* WHAT TO PRODUCE: Print out the entries below with no edits.

* INFORMATION SUPPLIED:
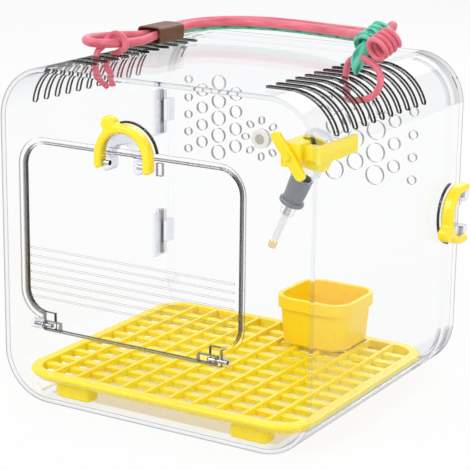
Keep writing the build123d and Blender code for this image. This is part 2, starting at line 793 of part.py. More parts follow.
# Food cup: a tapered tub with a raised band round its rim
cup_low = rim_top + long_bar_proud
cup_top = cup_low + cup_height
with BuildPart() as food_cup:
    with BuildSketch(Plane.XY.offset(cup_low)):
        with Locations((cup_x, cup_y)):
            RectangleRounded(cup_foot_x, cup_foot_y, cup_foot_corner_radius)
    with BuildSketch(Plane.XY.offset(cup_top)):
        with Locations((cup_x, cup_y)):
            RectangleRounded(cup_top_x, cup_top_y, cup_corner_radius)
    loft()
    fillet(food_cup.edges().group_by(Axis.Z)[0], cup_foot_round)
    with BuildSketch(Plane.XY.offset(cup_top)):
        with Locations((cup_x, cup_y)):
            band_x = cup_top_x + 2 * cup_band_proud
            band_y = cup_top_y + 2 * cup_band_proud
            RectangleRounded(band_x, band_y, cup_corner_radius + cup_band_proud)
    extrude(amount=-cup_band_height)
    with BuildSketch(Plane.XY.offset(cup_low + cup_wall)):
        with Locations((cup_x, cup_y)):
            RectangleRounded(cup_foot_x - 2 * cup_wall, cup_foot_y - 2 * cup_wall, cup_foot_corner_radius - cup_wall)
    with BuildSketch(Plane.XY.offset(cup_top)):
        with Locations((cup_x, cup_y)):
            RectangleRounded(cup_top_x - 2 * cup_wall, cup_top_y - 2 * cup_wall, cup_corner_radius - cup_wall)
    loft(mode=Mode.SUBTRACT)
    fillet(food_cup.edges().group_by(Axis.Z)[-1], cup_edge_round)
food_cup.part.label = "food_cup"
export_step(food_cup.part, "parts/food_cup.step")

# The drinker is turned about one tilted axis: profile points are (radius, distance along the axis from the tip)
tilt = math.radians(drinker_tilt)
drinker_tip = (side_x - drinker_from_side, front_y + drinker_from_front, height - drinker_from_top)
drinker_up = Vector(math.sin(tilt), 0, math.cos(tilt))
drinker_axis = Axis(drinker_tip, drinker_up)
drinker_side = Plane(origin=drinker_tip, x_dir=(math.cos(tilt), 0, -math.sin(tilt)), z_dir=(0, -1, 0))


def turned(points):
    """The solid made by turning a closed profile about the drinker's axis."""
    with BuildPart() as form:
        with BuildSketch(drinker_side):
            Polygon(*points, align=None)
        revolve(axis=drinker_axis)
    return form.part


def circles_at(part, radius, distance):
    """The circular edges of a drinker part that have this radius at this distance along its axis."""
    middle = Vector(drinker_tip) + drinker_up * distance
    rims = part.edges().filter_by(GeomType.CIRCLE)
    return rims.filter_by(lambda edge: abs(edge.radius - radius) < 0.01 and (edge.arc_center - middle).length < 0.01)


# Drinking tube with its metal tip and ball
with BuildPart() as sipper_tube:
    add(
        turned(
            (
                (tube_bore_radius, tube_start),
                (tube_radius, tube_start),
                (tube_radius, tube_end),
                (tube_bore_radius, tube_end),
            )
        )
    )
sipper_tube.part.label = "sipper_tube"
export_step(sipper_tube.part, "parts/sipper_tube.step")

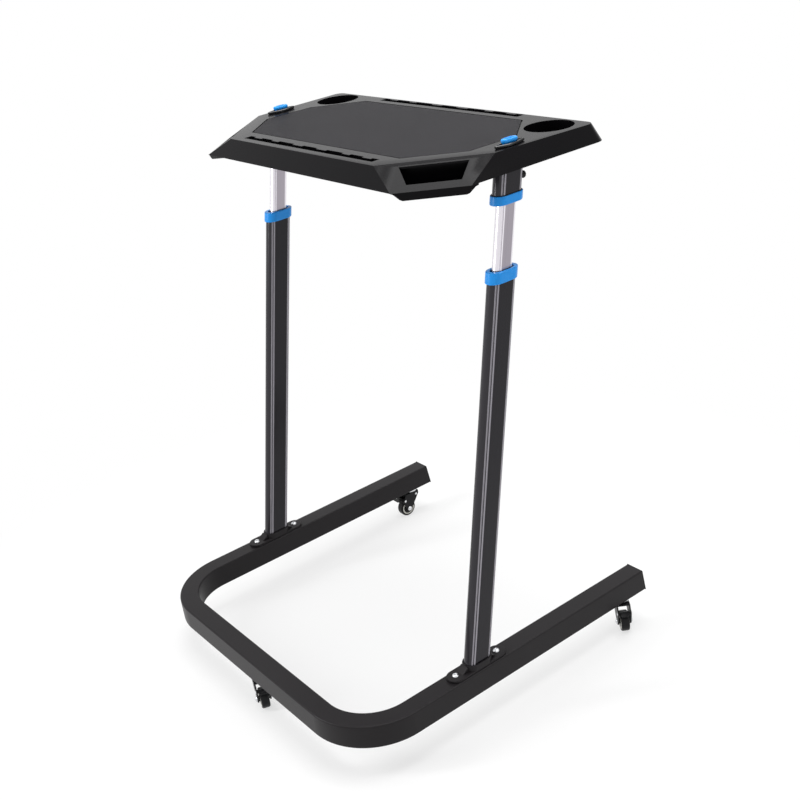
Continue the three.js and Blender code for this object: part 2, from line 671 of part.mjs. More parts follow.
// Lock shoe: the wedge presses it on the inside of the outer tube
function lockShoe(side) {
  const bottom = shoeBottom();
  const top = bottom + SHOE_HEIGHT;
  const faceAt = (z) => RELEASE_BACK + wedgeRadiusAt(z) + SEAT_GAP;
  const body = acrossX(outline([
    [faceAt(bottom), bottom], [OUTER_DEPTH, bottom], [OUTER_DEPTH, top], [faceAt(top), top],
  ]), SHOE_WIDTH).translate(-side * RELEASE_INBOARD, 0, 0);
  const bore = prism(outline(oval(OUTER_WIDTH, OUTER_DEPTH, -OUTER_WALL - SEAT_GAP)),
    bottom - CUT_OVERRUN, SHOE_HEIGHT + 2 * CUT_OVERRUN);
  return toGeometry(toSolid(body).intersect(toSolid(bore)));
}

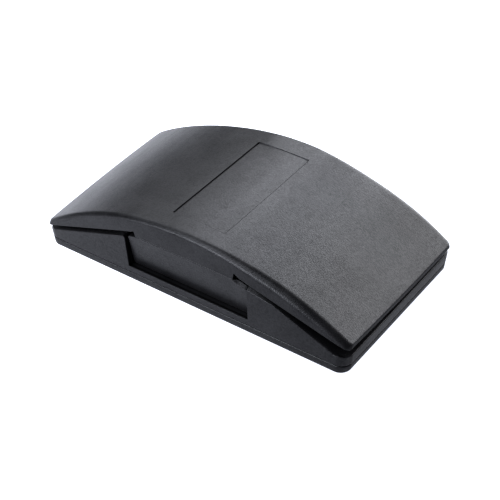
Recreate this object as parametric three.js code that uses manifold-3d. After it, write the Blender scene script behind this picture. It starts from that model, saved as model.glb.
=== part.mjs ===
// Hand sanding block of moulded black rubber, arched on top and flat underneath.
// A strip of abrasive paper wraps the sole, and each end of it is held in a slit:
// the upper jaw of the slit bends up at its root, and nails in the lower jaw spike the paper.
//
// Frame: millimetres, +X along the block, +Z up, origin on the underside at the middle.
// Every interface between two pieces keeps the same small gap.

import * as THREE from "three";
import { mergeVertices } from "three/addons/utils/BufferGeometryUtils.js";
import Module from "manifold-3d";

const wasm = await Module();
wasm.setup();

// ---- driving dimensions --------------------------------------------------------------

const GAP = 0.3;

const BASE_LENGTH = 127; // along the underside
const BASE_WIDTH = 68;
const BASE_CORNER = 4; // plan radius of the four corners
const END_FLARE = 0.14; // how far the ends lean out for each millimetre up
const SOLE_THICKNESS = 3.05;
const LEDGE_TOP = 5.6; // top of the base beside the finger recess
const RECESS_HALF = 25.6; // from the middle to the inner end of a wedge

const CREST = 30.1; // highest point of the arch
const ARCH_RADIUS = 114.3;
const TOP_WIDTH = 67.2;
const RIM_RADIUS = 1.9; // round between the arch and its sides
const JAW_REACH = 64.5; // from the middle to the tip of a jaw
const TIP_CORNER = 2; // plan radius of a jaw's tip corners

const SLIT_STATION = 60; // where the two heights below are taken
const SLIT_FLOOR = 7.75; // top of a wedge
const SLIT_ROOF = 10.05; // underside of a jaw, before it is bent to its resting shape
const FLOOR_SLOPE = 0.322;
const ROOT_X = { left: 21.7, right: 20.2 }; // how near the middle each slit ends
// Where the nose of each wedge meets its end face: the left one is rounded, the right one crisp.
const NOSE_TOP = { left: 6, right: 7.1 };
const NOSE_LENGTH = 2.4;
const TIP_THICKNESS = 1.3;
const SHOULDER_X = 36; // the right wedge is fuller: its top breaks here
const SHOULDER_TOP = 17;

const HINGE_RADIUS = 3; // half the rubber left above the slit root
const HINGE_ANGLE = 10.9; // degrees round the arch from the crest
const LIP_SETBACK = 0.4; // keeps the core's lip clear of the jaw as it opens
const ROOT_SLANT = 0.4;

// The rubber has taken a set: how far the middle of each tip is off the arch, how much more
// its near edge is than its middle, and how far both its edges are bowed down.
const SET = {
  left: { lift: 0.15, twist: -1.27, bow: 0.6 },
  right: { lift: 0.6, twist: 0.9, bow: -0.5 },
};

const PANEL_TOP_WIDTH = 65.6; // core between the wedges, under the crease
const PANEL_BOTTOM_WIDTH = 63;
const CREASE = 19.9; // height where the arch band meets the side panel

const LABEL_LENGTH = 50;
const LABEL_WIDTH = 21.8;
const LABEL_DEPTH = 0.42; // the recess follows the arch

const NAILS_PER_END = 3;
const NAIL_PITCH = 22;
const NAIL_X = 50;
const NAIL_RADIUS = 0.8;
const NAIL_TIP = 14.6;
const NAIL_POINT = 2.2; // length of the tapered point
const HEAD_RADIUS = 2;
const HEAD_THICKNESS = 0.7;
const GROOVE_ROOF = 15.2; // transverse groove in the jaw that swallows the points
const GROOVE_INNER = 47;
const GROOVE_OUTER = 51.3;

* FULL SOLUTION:
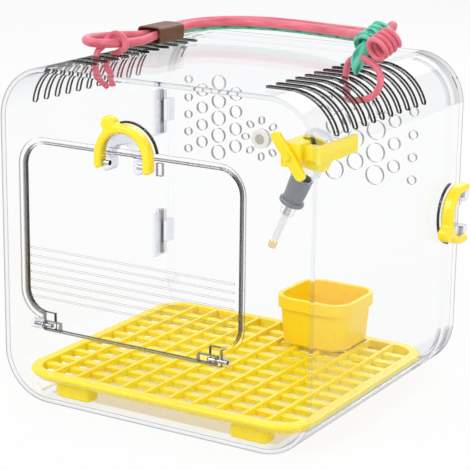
Keep writing the build123d and Blender code for this image. This is part 2, starting at line 793 of part.py. More parts follow.
# Food cup: a tapered tub with a raised band round its rim
cup_low = rim_top + long_bar_proud
cup_top = cup_low + cup_height
with BuildPart() as food_cup:
    with BuildSketch(Plane.XY.offset(cup_low)):
        with Locations((cup_x, cup_y)):
            RectangleRounded(cup_foot_x, cup_foot_y, cup_foot_corner_radius)
    with BuildSketch(Plane.XY.offset(cup_top)):
        with Locations((cup_x, cup_y)):
            RectangleRounded(cup_top_x, cup_top_y, cup_corner_radius)
    loft()
    fillet(food_cup.edges().group_by(Axis.Z)[0], cup_foot_round)
    with BuildSketch(Plane.XY.offset(cup_top)):
        with Locations((cup_x, cup_y)):
            band_x = cup_top_x + 2 * cup_band_proud
            band_y = cup_top_y + 2 * cup_band_proud
            RectangleRounded(band_x, band_y, cup_corner_radius + cup_band_proud)
    extrude(amount=-cup_band_height)
    with BuildSketch(Plane.XY.offset(cup_low + cup_wall)):
        with Locations((cup_x, cup_y)):
            RectangleRounded(cup_foot_x - 2 * cup_wall, cup_foot_y - 2 * cup_wall, cup_foot_corner_radius - cup_wall)
    with BuildSketch(Plane.XY.offset(cup_top)):
        with Locations((cup_x, cup_y)):
            RectangleRounded(cup_top_x - 2 * cup_wall, cup_top_y - 2 * cup_wall, cup_corner_radius - cup_wall)
    loft(mode=Mode.SUBTRACT)
    fillet(food_cup.edges().group_by(Axis.Z)[-1], cup_edge_round)
food_cup.part.label = "food_cup"
export_step(food_cup.part, "parts/food_cup.step")

# The drinker is turned about one tilted axis: profile points are (radius, distance along the axis from the tip)
tilt = math.radians(drinker_tilt)
drinker_tip = (side_x - drinker_from_side, front_y + drinker_from_front, height - drinker_from_top)
drinker_up = Vector(math.sin(tilt), 0, math.cos(tilt))
drinker_axis = Axis(drinker_tip, drinker_up)
drinker_side = Plane(origin=drinker_tip, x_dir=(math.cos(tilt), 0, -math.sin(tilt)), z_dir=(0, -1, 0))


def turned(points):
    """The solid made by turning a closed profile about the drinker's axis."""
    with BuildPart() as form:
        with BuildSketch(drinker_side):
            Polygon(*points, align=None)
        revolve(axis=drinker_axis)
    return form.part


def circles_at(part, radius, distance):
    """The circular edges of a drinker part that have this radius at this distance along its axis."""
    middle = Vector(drinker_tip) + drinker_up * distance
    rims = part.edges().filter_by(GeomType.CIRCLE)
    return rims.filter_by(lambda edge: abs(edge.radius - radius) < 0.01 and (edge.arc_center - middle).length < 0.01)


# Drinking tube with its metal tip and ball
with BuildPart() as sipper_tube:
    add(
        turned(
            (
                (tube_bore_radius, tube_start),
                (tube_radius, tube_start),
                (tube_radius, tube_end),
                (tube_bore_radius, tube_end),
            )
        )
    )
sipper_tube.part.label = "sipper_tube"
export_step(sipper_tube.part, "parts/sipper_tube.step")

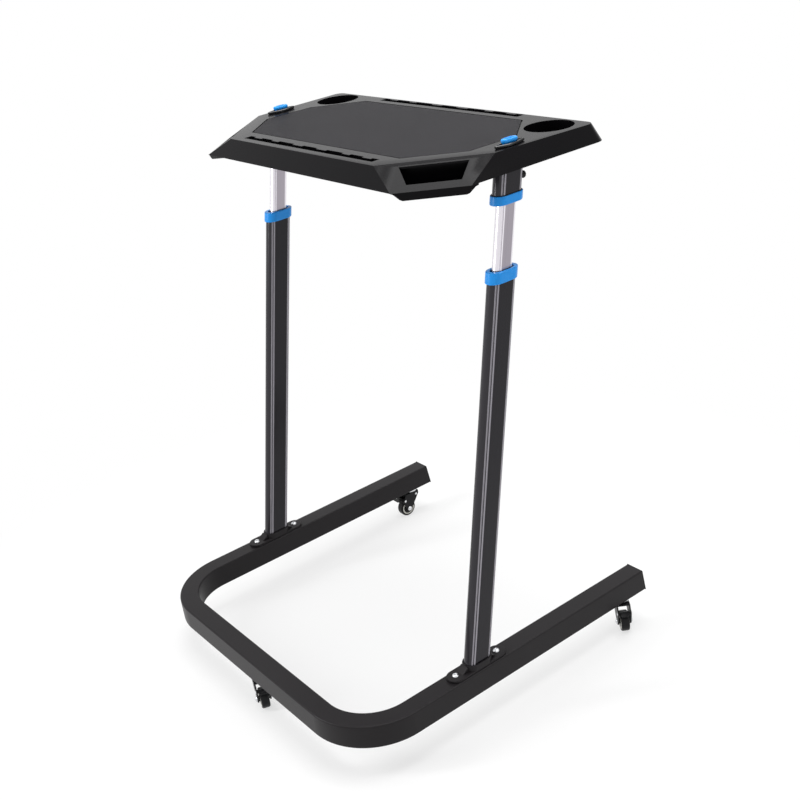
Continue the three.js and Blender code for this object: part 2, from line 671 of part.mjs. More parts follow.
// Lock shoe: the wedge presses it on the inside of the outer tube
function lockShoe(side) {
  const bottom = shoeBottom();
  const top = bottom + SHOE_HEIGHT;
  const faceAt = (z) => RELEASE_BACK + wedgeRadiusAt(z) + SEAT_GAP;
  const body = acrossX(outline([
    [faceAt(bottom), bottom], [OUTER_DEPTH, bottom], [OUTER_DEPTH, top], [faceAt(top), top],
  ]), SHOE_WIDTH).translate(-side * RELEASE_INBOARD, 0, 0);
  const bore = prism(outline(oval(OUTER_WIDTH, OUTER_DEPTH, -OUTER_WALL - SEAT_GAP)),
    bottom - CUT_OVERRUN, SHOE_HEIGHT + 2 * CUT_OVERRUN);
  return toGeometry(toSolid(body).intersect(toSolid(bore)));
}

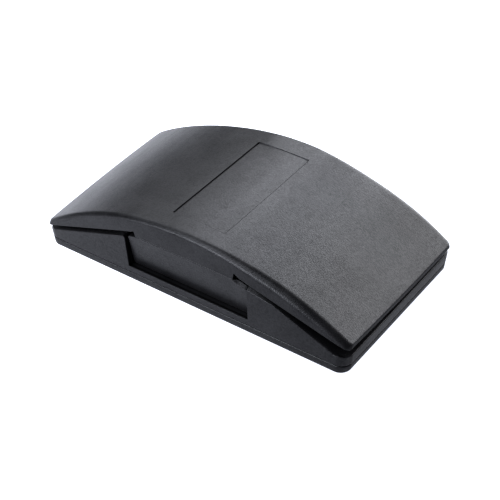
Recreate this object as parametric three.js code that uses manifold-3d. After it, write the Blender scene script behind this picture. It starts from that model, saved as model.glb.
=== part.mjs ===
// Hand sanding block of moulded black rubber, arched on top and flat underneath.
// A strip of abrasive paper wraps the sole, and each end of it is held in a slit:
// the upper jaw of the slit bends up at its root, and nails in the lower jaw spike the paper.
//
// Frame: millimetres, +X along the block, +Z up, origin on the underside at the middle.
// Every interface between two pieces keeps the same small gap.

import * as THREE from "three";
import { mergeVertices } from "three/addons/utils/BufferGeometryUtils.js";
import Module from "manifold-3d";

const wasm = await Module();
wasm.setup();

// ---- driving dimensions --------------------------------------------------------------

const GAP = 0.3;

const BASE_LENGTH = 127; // along the underside
const BASE_WIDTH = 68;
const BASE_CORNER = 4; // plan radius of the four corners
const END_FLARE = 0.14; // how far the ends lean out for each millimetre up
const SOLE_THICKNESS = 3.05;
const LEDGE_TOP = 5.6; // top of the base beside the finger recess
const RECESS_HALF = 25.6; // from the middle to the inner end of a wedge

const CREST = 30.1; // highest point of the arch
const ARCH_RADIUS = 114.3;
const TOP_WIDTH = 67.2;
const RIM_RADIUS = 1.9; // round between the arch and its sides
const JAW_REACH = 64.5; // from the middle to the tip of a jaw
const TIP_CORNER = 2; // plan radius of a jaw's tip corners

const SLIT_STATION = 60; // where the two heights below are taken
const SLIT_FLOOR = 7.75; // top of a wedge
const SLIT_ROOF = 10.05; // underside of a jaw, before it is bent to its resting shape
const FLOOR_SLOPE = 0.322;
const ROOT_X = { left: 21.7, right: 20.2 }; // how near the middle each slit ends
// Where the nose of each wedge meets its end face: the left one is rounded, the right one crisp.
const NOSE_TOP = { left: 6, right: 7.1 };
const NOSE_LENGTH = 2.4;
const TIP_THICKNESS = 1.3;
const SHOULDER_X = 36; // the right wedge is fuller: its top breaks here
const SHOULDER_TOP = 17;

const HINGE_RADIUS = 3; // half the rubber left above the slit root
const HINGE_ANGLE = 10.9; // degrees round the arch from the crest
const LIP_SETBACK = 0.4; // keeps the core's lip clear of the jaw as it opens
const ROOT_SLANT = 0.4;

// The rubber has taken a set: how far the middle of each tip is off the arch, how much more
// its near edge is than its middle, and how far both its edges are bowed down.
const SET = {
  left: { lift: 0.15, twist: -1.27, bow: 0.6 },
  right: { lift: 0.6, twist: 0.9, bow: -0.5 },
};

const PANEL_TOP_WIDTH = 65.6; // core between the wedges, under the crease
const PANEL_BOTTOM_WIDTH = 63;
const CREASE = 19.9; // height where the arch band meets the side panel

const LABEL_LENGTH = 50;
const LABEL_WIDTH = 21.8;
const LABEL_DEPTH = 0.42; // the recess follows the arch

const NAILS_PER_END = 3;
const NAIL_PITCH = 22;
const NAIL_X = 50;
const NAIL_RADIUS = 0.8;
const NAIL_TIP = 14.6;
const NAIL_POINT = 2.2; // length of the tapered point
const HEAD_RADIUS = 2;
const HEAD_THICKNESS = 0.7;
const GROOVE_ROOF = 15.2; // transverse groove in the jaw that swallows the points
const GROOVE_INNER = 47;
const GROOVE_OUTER = 51.3;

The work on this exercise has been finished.